Task objective – Repeat verbatim only the lines from the opening of the material below through the one that contains "const INLET_LENGTH = 45;".

Data block –
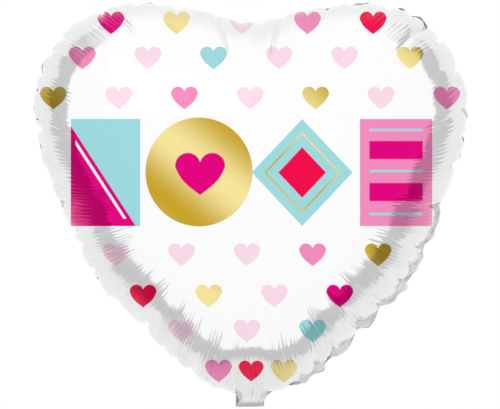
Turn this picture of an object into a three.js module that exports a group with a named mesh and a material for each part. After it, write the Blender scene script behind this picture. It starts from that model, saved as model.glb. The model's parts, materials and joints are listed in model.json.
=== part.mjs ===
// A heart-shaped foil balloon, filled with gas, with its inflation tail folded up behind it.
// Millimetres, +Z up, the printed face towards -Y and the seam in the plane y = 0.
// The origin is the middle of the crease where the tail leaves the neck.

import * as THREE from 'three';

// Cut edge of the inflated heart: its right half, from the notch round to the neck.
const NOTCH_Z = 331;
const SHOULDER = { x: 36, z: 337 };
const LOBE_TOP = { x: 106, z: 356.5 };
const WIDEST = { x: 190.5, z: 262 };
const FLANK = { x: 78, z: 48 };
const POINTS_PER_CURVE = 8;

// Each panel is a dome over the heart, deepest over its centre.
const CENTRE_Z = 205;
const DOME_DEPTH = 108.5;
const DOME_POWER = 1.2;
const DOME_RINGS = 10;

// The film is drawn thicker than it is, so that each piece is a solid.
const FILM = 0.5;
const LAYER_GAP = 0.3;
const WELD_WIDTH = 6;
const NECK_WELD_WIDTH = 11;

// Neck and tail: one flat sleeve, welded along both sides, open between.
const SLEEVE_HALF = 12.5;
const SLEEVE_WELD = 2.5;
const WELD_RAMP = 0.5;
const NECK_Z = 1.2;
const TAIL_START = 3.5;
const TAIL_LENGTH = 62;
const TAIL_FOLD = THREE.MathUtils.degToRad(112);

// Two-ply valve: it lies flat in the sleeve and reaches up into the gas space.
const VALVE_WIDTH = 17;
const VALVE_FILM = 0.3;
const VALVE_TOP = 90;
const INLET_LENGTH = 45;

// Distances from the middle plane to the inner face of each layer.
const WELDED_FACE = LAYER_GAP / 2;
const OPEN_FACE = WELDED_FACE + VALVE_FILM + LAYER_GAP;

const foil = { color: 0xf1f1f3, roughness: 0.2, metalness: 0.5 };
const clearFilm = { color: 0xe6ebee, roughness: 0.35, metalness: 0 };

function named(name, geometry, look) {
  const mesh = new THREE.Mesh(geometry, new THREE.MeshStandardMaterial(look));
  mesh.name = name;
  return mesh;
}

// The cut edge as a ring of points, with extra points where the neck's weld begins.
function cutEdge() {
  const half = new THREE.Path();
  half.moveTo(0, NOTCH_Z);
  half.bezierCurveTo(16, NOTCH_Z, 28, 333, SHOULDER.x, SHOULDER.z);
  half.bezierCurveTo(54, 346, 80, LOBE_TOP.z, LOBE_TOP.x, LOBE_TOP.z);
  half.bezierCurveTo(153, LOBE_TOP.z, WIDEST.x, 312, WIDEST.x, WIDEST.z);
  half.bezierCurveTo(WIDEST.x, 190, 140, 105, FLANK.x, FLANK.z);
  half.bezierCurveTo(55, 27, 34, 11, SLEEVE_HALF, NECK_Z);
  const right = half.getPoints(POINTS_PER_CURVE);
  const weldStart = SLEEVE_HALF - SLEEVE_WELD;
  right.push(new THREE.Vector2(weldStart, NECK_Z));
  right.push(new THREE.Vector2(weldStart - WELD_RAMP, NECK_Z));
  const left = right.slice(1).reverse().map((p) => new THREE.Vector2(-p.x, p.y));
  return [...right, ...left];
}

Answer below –
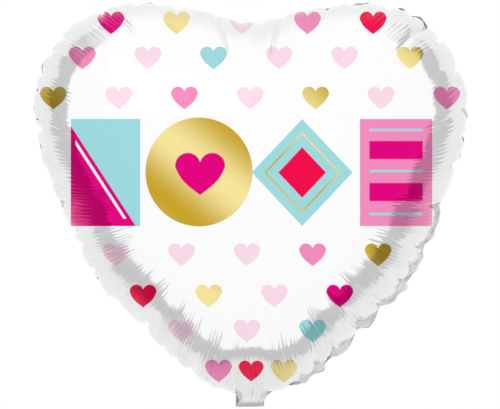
Turn this picture of an object into a three.js module that exports a group with a named mesh and a material for each part. After it, write the Blender scene script behind this picture. It starts from that model, saved as model.glb. The model's parts, materials and joints are listed in model.json.
=== part.mjs ===
// A heart-shaped foil balloon, filled with gas, with its inflation tail folded up behind it.
// Millimetres, +Z up, the printed face towards -Y and the seam in the plane y = 0.
// The origin is the middle of the crease where the tail leaves the neck.

import * as THREE from 'three';

// Cut edge of the inflated heart: its right half, from the notch round to the neck.
const NOTCH_Z = 331;
const SHOULDER = { x: 36, z: 337 };
const LOBE_TOP = { x: 106, z: 356.5 };
const WIDEST = { x: 190.5, z: 262 };
const FLANK = { x: 78, z: 48 };
const POINTS_PER_CURVE = 8;

// Each panel is a dome over the heart, deepest over its centre.
const CENTRE_Z = 205;
const DOME_DEPTH = 108.5;
const DOME_POWER = 1.2;
const DOME_RINGS = 10;

// The film is drawn thicker than it is, so that each piece is a solid.
const FILM = 0.5;
const LAYER_GAP = 0.3;
const WELD_WIDTH = 6;
const NECK_WELD_WIDTH = 11;

// Neck and tail: one flat sleeve, welded along both sides, open between.
const SLEEVE_HALF = 12.5;
const SLEEVE_WELD = 2.5;
const WELD_RAMP = 0.5;
const NECK_Z = 1.2;
const TAIL_START = 3.5;
const TAIL_LENGTH = 62;
const TAIL_FOLD = THREE.MathUtils.degToRad(112);

// Two-ply valve: it lies flat in the sleeve and reaches up into the gas space.
const VALVE_WIDTH = 17;
const VALVE_FILM = 0.3;
const VALVE_TOP = 90;
const INLET_LENGTH = 45;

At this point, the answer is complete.